Information shown:
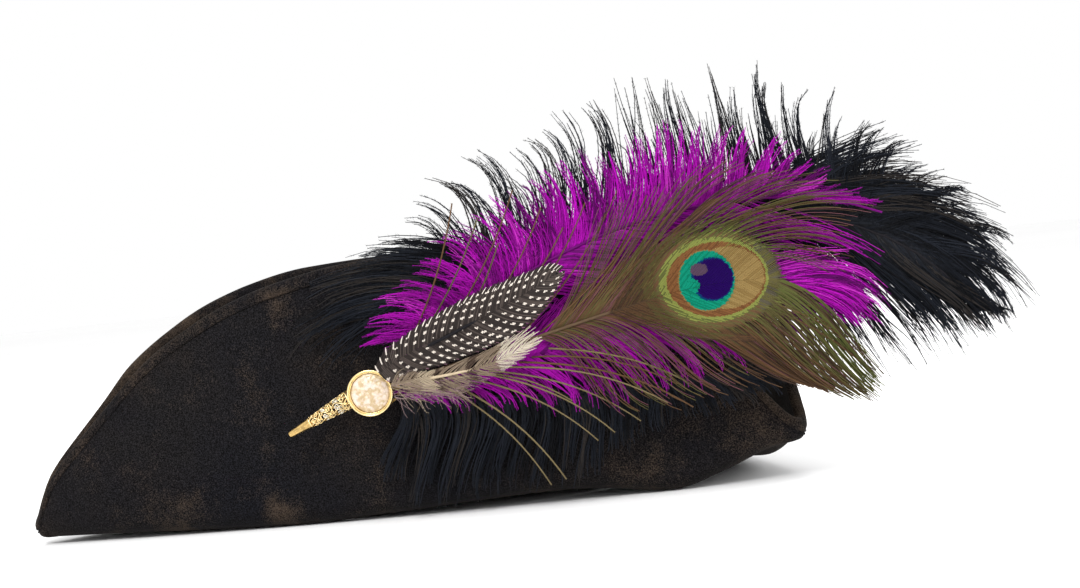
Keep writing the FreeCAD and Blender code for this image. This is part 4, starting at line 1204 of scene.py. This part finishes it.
stone = Nodes("mottled_cabochon", (0.82, 0.70, 0.48), 0.22, Coat_Weight=0.5, Coat_Roughness=0.08)
warp = stone.add("ShaderNodeVectorMath")
warp.operation = "MULTIPLY_ADD"
warp_noise = stone.add("ShaderNodeTexNoise", Scale=420.0, Detail=3.0)
stone.tree.links.new(warp_noise.outputs["Color"], warp.inputs[0])
warp.inputs[1].default_value = (0.0016, 0.0016, 0.0016)
stone.tree.links.new(stone.where, warp.inputs[2])
flake = stone.add("ShaderNodeTexVoronoi", Scale=560.0, Randomness=1.0)
stone.tree.links.new(warp.outputs[0], flake.inputs["Vector"])
chip = stone.math("ADD", flake.outputs["Distance"], stone.math("MULTIPLY", stone.noise(900.0, 4.0), 0.25))
base_tone = stone.ramp(
    chip, (0.16, (0.78, 0.70, 0.54)), (0.42, (0.72, 0.60, 0.42)), (0.60, (0.52, 0.38, 0.21))
)
blush = stone.ramp(stone.noise(330.0, 3.0), (0.45, 0.0), (0.62, 1.0))
stone.color(stone.mix(blush, base_tone, (0.74, 0.61, 0.52)))
stone.rough(stone.ramp(chip, (0.2, 0.18), (0.6, 0.42)))
stone.bump(chip, 0.35, 0.0004)


def spray_lathe(name, profile, material, turns=96, ripple_count=0, ripple_depth=0.0):
    """Ring or disc turned about the medallion's axis; profile of (radius, outward, rippled)."""
    angle = np.linspace(0, 2 * math.pi, turns + 1)[:-1]
    rings = []
    for radius, d, rippled in profile:
        r = radius + rippled * ripple_depth * np.cos(ripple_count * angle)
        rings.append(np.column_stack([r * np.cos(angle), np.full(turns, d), r * np.sin(angle)]))
    return ring_solid(name, in_hat(rings), material)


def capped_solid(name, rings, poles, material):
    """Closed solid of the spray: rings of equal count, with a pole beyond the first and the last."""
    columns = len(rings[0])
    verts = np.concatenate([np.reshape(rings, (-1, 3)), poles])
    faces = [
        grid_faces(len(rings), columns, wrap_columns=True),
        fan(0, len(verts) - 2, columns, flip=True),
        fan(len(rings) - 1, len(verts) - 1, columns),
    ]
    return mesh_object(name, in_hat(verts), faces, material)


BASE, TALLEST = 13.9, 17.5
rim = [(0.4, BASE, 0), (9.6, BASE, 0), (10.3, BASE + 0.25, 0), (10.65, BASE + 0.8, 1), (10.7, BASE + 1.8, 1),
       (10.65, TALLEST - 0.8, 1)]
for a in np.radians(np.linspace(0, 180, 9)):
    rim.append((10.2 + 0.48 * math.cos(a), TALLEST - 0.5 + 0.48 * math.sin(a), 0))
rim += [(9.68, TALLEST - 0.9, 0)]
for a in np.radians(np.linspace(20, 180, 7)):
    rim.append((9.36 + 0.26 * math.cos(a), TALLEST - 0.95 + 0.25 * math.sin(a), 0))
rim += [(9.06, TALLEST - 1.5, 0), (9.06, BASE + 1.02, 0), (0.4, BASE + 1.02, 0)]
bezel = spray_lathe("medallion_rim", rim, gold_bright, 288, 72, 0.10)
place(bezel, "plume_spray", "gold_metal", "medallion_bezel")

# Cabochon: low crown with a lightly lumpy surface, like a hand-cast stone.
STONE_RADIUS, SEAT, STONE_COLUMNS = 9.0, BASE + 1.05, 120
angle = np.linspace(0, 2 * math.pi, STONE_COLUMNS + 1)[:-1]
under = np.full(STONE_COLUMNS, SEAT)
rings = [np.column_stack([STONE_RADIUS * np.cos(angle), under, STONE_RADIUS * np.sin(angle)])]
for share in np.linspace(1.0, 0.04, 26):
    r = STONE_RADIUS * share
    crown = 1.9 + 1.9 * math.sqrt(max(0.0, 1 - share**2))
    x, z = r * np.cos(angle), r * np.sin(angle)
    lumps = np.sin(x * 1.9 + 1.3 * np.sin(z * 1.2)) * np.sin(z * 2.1 + 1.1 * np.sin(x * 1.4 + 2.0))
    lumps = lumps * 0.20 * min(1.0, (1 - share) * 5)
    rings.append(np.column_stack([x, SEAT + crown - 1.0 + lumps, z]))
gem = capped_solid("medallion_stone", rings, [[0, SEAT, 0], [0, SEAT + 2.8, 0]], stone.material)
place(gem, "plume_spray", "cabochon", "medallion_cabochon")

# Ferrule: a solid narrow tip that opens into a cage of scrolled wire.
mouth = np.array([-10.5, 9.5, -2.0])
slope = math.atan2(14.0, 30.0)
axis_way = np.array([math.cos(slope), 0.0, math.sin(slope)])
side_way = np.array([-math.sin(slope), 0.0, math.cos(slope)])
LONG, END_R, MOUTH_R = 33.6, 1.25, 4.2


def on_cone(length, turn, lift=0.0):
    """Place on the ferrule's cone: length from its closed end, turn about its axis."""
    length, turn = np.asarray(length, float), np.asarray(turn, float)
    r = END_R + (MOUTH_R - END_R) * length / LONG + lift
    centre = mouth + axis_way * (length - LONG)[..., None]
    outward = np.array([0.0, 1.0, 0.0]) * (r * np.sin(turn))[..., None]
    return centre + side_way * (r * np.cos(turn))[..., None] + outward


cage = Fibres()


def wire(length, turn, radius, lift=0.0, tone=0):
    line = on_cone(length, turn, lift)
    n = len(line)
    radii = np.full(n, radius)
    radii[0] = radii[-1] = radius * 0.6
    cage.strands(line[None], radii[None], np.array([tone]), sides=7)


for at, thick in ((11.5, 0.40), (17.6, 0.30), (24.0, 0.30), (32.9, 0.48)):
    turn = np.linspace(0, 2 * math.pi * 1.02, 60)
    wire(np.full(60, at), turn, thick)
for low, high, count in ((11.8, 17.4, 5), (17.9, 23.8, 6), (24.3, 32.5, 7)):
    for index in range(count):
        at = 2 * math.pi * (index + 0.5 * (low > 15)) / count
        width = 2 * math.pi / count
        t = np.linspace(0, 1, 40)
        curl = 2.6 * math.pi * (t - 0.5)
        wire(low + (high - low) * t, at + width * 0.34 * np.sin(curl * 0.77), 0.27, 0.1)
        for part, sense in ((0.30, 1), (0.70, -1)):
            spin = np.linspace(0, 3.4 * math.pi, 36)
            size = (high - low) * 0.17 * (1 - 0.72 * spin / spin[-1])
            radius_here = END_R + (MOUTH_R - END_R) * (low + (high - low) * part) / LONG
            wire(low + (high - low) * part + size * np.cos(spin * sense),
                 at + width * 0.28 * sense + size * np.sin(spin * sense) / radius_here, 0.22, 0.15,
                 int(low > 15 and sense > 0))
obj = cage.build("ferrule_scroll_cage", [gold_bright, silvery])
place(obj, "plume_spray", "gold_metal")
TIP_COLUMNS = 48
TIP_RINGS = [
    # length from the closed end, lift off the cone
    (0.0, -0.35), (0.0, -0.1), (0.35, 0.05), (1.2, 0.1), (4.0, 0.0), (8.0, 0.05), (10.6, 0.1), (11.4, 0.35),
    (12.0, 0.2), (12.0, -0.5),
]
angle = np.linspace(0, 2 * math.pi, TIP_COLUMNS + 1)[:-1]
rings = []
for length, lift in TIP_RINGS:
    flute = 0.10 * np.cos(8 * angle) if 1.0 < length < 11 else 0.0
    rings.append(on_cone(np.full(TIP_COLUMNS, length), angle, lift + flute))
tip_poles = [mouth - axis_way * LONG, mouth - axis_way * (LONG - 11.9)]
tip = capped_solid("ferrule_solid_tip", rings, tip_poles, gold)
place(tip, "plume_spray", "gold_metal", "quill_ferrule")

# Carried-over parts of the spray get their own finishes.
quill_tones = {}
for key, low, high in (
    ("cream", (0.36, 0.27, 0.17), (0.60, 0.50, 0.36)),
    ("bronze", (0.060, 0.036, 0.020), (0.125, 0.082, 0.048)),
    ("purple", (0.080, 0.001, 0.085), (0.160, 0.002, 0.165)),
    ("black", (0.004, 0.004, 0.006), (0.016, 0.014, 0.016)),
):
    n = Nodes("quill_" + key, low, 0.6)
    n.shader.inputs["Specular IOR Level"].default_value = 0.1
    streak = n.add("ShaderNodeMapping", Scale=(90.0, 90.0, 900.0))
    n.tree.links.new(n.where, streak.inputs["Vector"])
    n.color(n.ramp(n.noise(4.0, 5.0, 0.7, streak.outputs["Vector"]), (0.3, low), (0.75, high)))
    n.rough(n.ramp(n.noise(300.0), (0.3, 0.5), (0.7, 0.75)))
    quill_tones[key] = n.material
glue = Nodes("clear_glue", (0.46, 0.38, 0.26), 0.3, Coat_Weight=0.4)
glue.mottle((0.34, 0.27, 0.17), (0.55, 0.47, 0.34), 350.0, 3.0)
glue.bump(glue.noise(500.0), 0.3, 0.0004)
FINISH = {
    "black_plume_quill": quill_tones["black"], "black_lower_plume_quill": quill_tones["black"],
    "purple_plume_quill": quill_tones["purple"], "purple_lower_plume_quill": quill_tones["purple"],
    "peacock_quill": quill_tones["bronze"], "guinea_quill": quill_tones["black"],
    "barred_quill": quill_tones["cream"], "glue_pad": glue.material, "spray_back_plate": gold,
    "pin_hinge_ears": gold, "pin_hinge_rivet": steel, "pin_catch": gold, "pin_stem": steel,
    "brim_edge_wire": steel,
}
for node, finish in FINISH.items():
    for slot_here in bpy.data.objects[node].material_slots:
        slot_here.material = finish

# ---------------------------------------------------------------- hat: lining and sweatband
satin = Nodes("lining_satin", (0.012, 0.011, 0.013), 0.38, Sheen_Weight=0.2)
weave = satin.add("ShaderNodeTexWave", Scale=1500.0, Distortion=1.0, Detail=1.0)
satin.tree.links.new(satin.where, weave.inputs["Vector"])
satin.mottle((0.008, 0.007, 0.009), (0.024, 0.021, 0.025), 60.0, 4.0)
satin.rough(satin.ramp(satin.noise(25.0), (0.3, 0.32), (0.7, 0.5)))
satin.bump(weave.outputs["Fac"], 0.12, 0.0003)
leather = Nodes("sweatband_leather", (0.05, 0.03, 0.02), 0.5)
grain = leather.add("ShaderNodeTexVoronoi", Scale=900.0)
leather.tree.links.new(leather.where, grain.inputs["Vector"])
leather.mottle((0.022, 0.013, 0.009), (0.060, 0.036, 0.024), 45.0, 5.0)
leather.rough(leather.ramp(leather.noise(80.0), (0.3, 0.42), (0.7, 0.62)))
leather.bump(grain.outputs["Distance"], 0.35, 0.0004)
INNER, LINING, LINING_DOME = 2.5 + 0.06, 0.6, 15.3
levels = np.linspace(OPENING_LEVEL + 2, WALL_TOP, 24)
angles = np.linspace(0, 2 * math.pi, 361)[:-1]


def narrowing(z):
    """Scale of the crown's oval at a level."""
    return 1 + (TAPER - 1) * z / WALL_TOP


def pleats(z):
    """Depth of the lining's pleats round a level, shallow at the crown's foot."""
    wave = np.cos(48 * angles + 0.6 * np.sin(5 * angles) + z * 0.01)
    return 0.28 * (0.25 + 0.75 * z / WALL_TOP) * (1 + wave)


outer_rings = [oval_points(INNER, narrowing(z), z, angles, -pleats(z)) for z in levels]
inner_rings = [oval_points(INNER + LINING, narrowing(z), z, angles, -pleats(z)) for z in levels]
for phi in np.linspace(0.08, math.pi / 2, 16)[:-1]:
    for rings, more in ((outer_rings, 0.0), (inner_rings, LINING)):
        pleat = pleats(WALL_TOP) * math.cos(phi) ** 2
        a = (OPENING[0] * TAPER - 2.62 - more) * math.cos(phi) - pleat
        b = (OPENING[1] * TAPER - 2.62 - more) * math.cos(phi) - pleat
        z = WALL_TOP + (LINING_DOME - more) * math.sin(phi)
        rings.append(np.column_stack([a * np.cos(angles), b * np.sin(angles), np.full(len(angles), z)]))
poles = [[0, 0, WALL_TOP + LINING_DOME], [0, 0, WALL_TOP + LINING_DOME - LINING]]
lining = thin_cap("crown_lining_cloth", outer_rings, inner_rings, poles, satin.material)
place(lining, "hat", "lining", "crown_lining")

BAND_FOOT, BAND_TOP = 10.2, 41.0


def band_share(z):
    return math.sin((z - BAND_FOOT) / (BAND_TOP - BAND_FOOT) * math.pi)


band_rings_out, band_rings_in = [], []
for z in np.linspace(BAND_FOOT, BAND_TOP, 14):
    band_rings_out.append(oval_points(3.55, narrowing(z), z, angles, 0.0))
    band_rings_in.append(oval_points(4.75, narrowing(z), z, angles, -0.25 * band_share(z)))
band_piece = ring_solid("sweatband_strip", band_rings_out + band_rings_in[::-1], leather.material)
place(band_piece, "hat", "sweatband", "sweatband")
thread_tan = Nodes("sweatband_thread", (0.10, 0.07, 0.05), 0.6)
thread_tan.mottle((0.06, 0.04, 0.03), (0.14, 0.10, 0.07), 900.0)
for z in (12.4, 38.6):
    line = oval_points(4.95 + 0.2 * band_share(z), narrowing(z), z, angles)
    obj = stitch_mesh("sweatband_stitches_%d" % z, line, 2.4, 1.3, 0.25, thread_tan.material)
    place(obj, "hat", "sweatband")

# ---------------------------------------------------------------- camera, light and floor
camera_data = bpy.data.cameras.new("camera")
camera_data.lens = 69.08
camera_data.sensor_width = 36.0
camera_data.clip_start, camera_data.clip_end = 0.05, 20
camera = bpy.data.objects.new("camera", camera_data)
bpy.context.scene.collection.objects.link(camera)
right = Vector((0.965796, -0.237879, -0.103207))
ahead = Vector((0.236566, 0.971295, -0.024958))
over = right.cross(ahead)
camera.matrix_world = Matrix.Translation(Vector((-0.20752, -1.03632, 0.12105))) @ Matrix(
    (right, over, -ahead)
).transposed().to_4x4()
bpy.context.scene.camera = camera

floor_material = Nodes("floor_paint", (0.86, 0.86, 0.86), 0.9)
floor_material.mottle((0.965, 0.965, 0.965), (0.985, 0.985, 0.985), 1.2, 2.0)
WIDE, FLOOR_LEVEL = 6000, -0.3
corners = [(x * WIDE, y * WIDE, FLOOR_LEVEL) for x, y in ((-1, -1), (1, -1), (1, 1), (-1, 1))]
floor = mesh_object("floor", corners, np.array([[0, 1, 2, 3]]), floor_material.material)

world = bpy.data.worlds.new("studio") if bpy.context.scene.world is None else bpy.context.scene.world
bpy.context.scene.world = world
world.use_nodes = True
world.node_tree.nodes["Background"].inputs["Color"].default_value = (1.0, 1.0, 1.0, 1)
world.node_tree.nodes["Background"].inputs["Strength"].default_value = 1.0


def soft_light(name, location, target, power, size):
    data = bpy.data.lights.new(name, "AREA")
    data.energy = power
    data.size = size
    data.shape = "DISK"
    obj = bpy.data.objects.new(name, data)
    bpy.context.scene.collection.objects.link(obj)
    obj.location = location
    direction = Vector(target) - Vector(location)
    obj.rotation_mode = "QUATERNION"
    obj.rotation_quaternion = direction.to_track_quat("-Z", "Y")


soft_light("key", (-0.9, -1.3, 1.5), (0, -0.1, 0.08), 26, 0.9)
soft_light("fill", (1.3, -1.1, 0.9), (0, -0.1, 0.08), 12, 1.0)
soft_light("back_rim", (0.3, 1.3, 1.2), (0, 0, 0.1), 12, 0.9)
bpy.context.scene.view_settings.view_transform = "Standard"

Directions:
Only the lines from the start of the data to the line holding "stone.bump(chip, 0.35, 0.0004)" are wanted; return them exactly, both ends included.

Solution to the exercise:
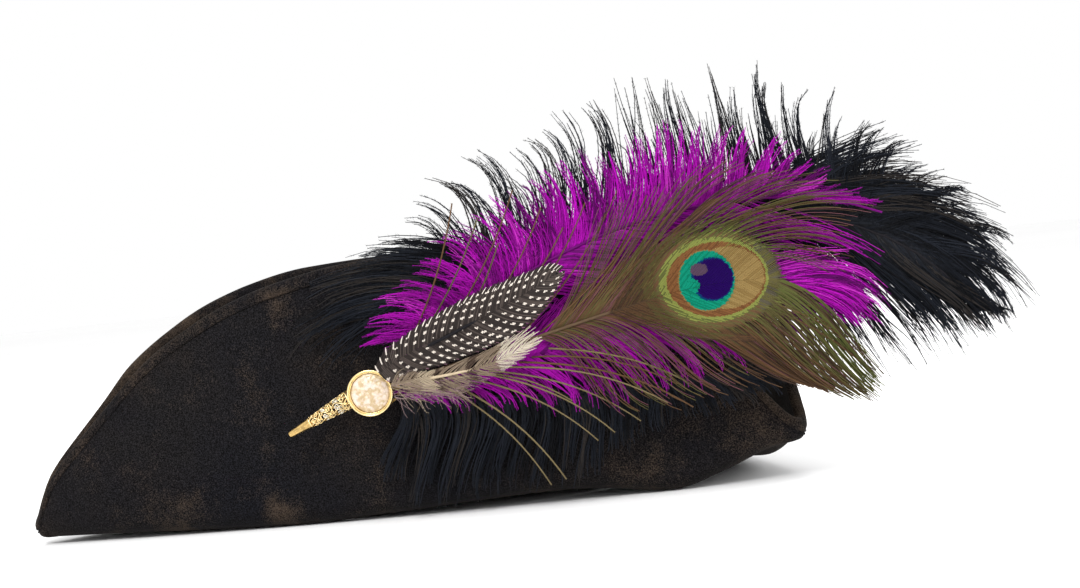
Keep writing the FreeCAD and Blender code for this image. This is part 4, starting at line 1204 of scene.py. This part finishes it.
stone = Nodes("mottled_cabochon", (0.82, 0.70, 0.48), 0.22, Coat_Weight=0.5, Coat_Roughness=0.08)
warp = stone.add("ShaderNodeVectorMath")
warp.operation = "MULTIPLY_ADD"
warp_noise = stone.add("ShaderNodeTexNoise", Scale=420.0, Detail=3.0)
stone.tree.links.new(warp_noise.outputs["Color"], warp.inputs[0])
warp.inputs[1].default_value = (0.0016, 0.0016, 0.0016)
stone.tree.links.new(stone.where, warp.inputs[2])
flake = stone.add("ShaderNodeTexVoronoi", Scale=560.0, Randomness=1.0)
stone.tree.links.new(warp.outputs[0], flake.inputs["Vector"])
chip = stone.math("ADD", flake.outputs["Distance"], stone.math("MULTIPLY", stone.noise(900.0, 4.0), 0.25))
base_tone = stone.ramp(
    chip, (0.16, (0.78, 0.70, 0.54)), (0.42, (0.72, 0.60, 0.42)), (0.60, (0.52, 0.38, 0.21))
)
blush = stone.ramp(stone.noise(330.0, 3.0), (0.45, 0.0), (0.62, 1.0))
stone.color(stone.mix(blush, base_tone, (0.74, 0.61, 0.52)))
stone.rough(stone.ramp(chip, (0.2, 0.18), (0.6, 0.42)))
stone.bump(chip, 0.35, 0.0004)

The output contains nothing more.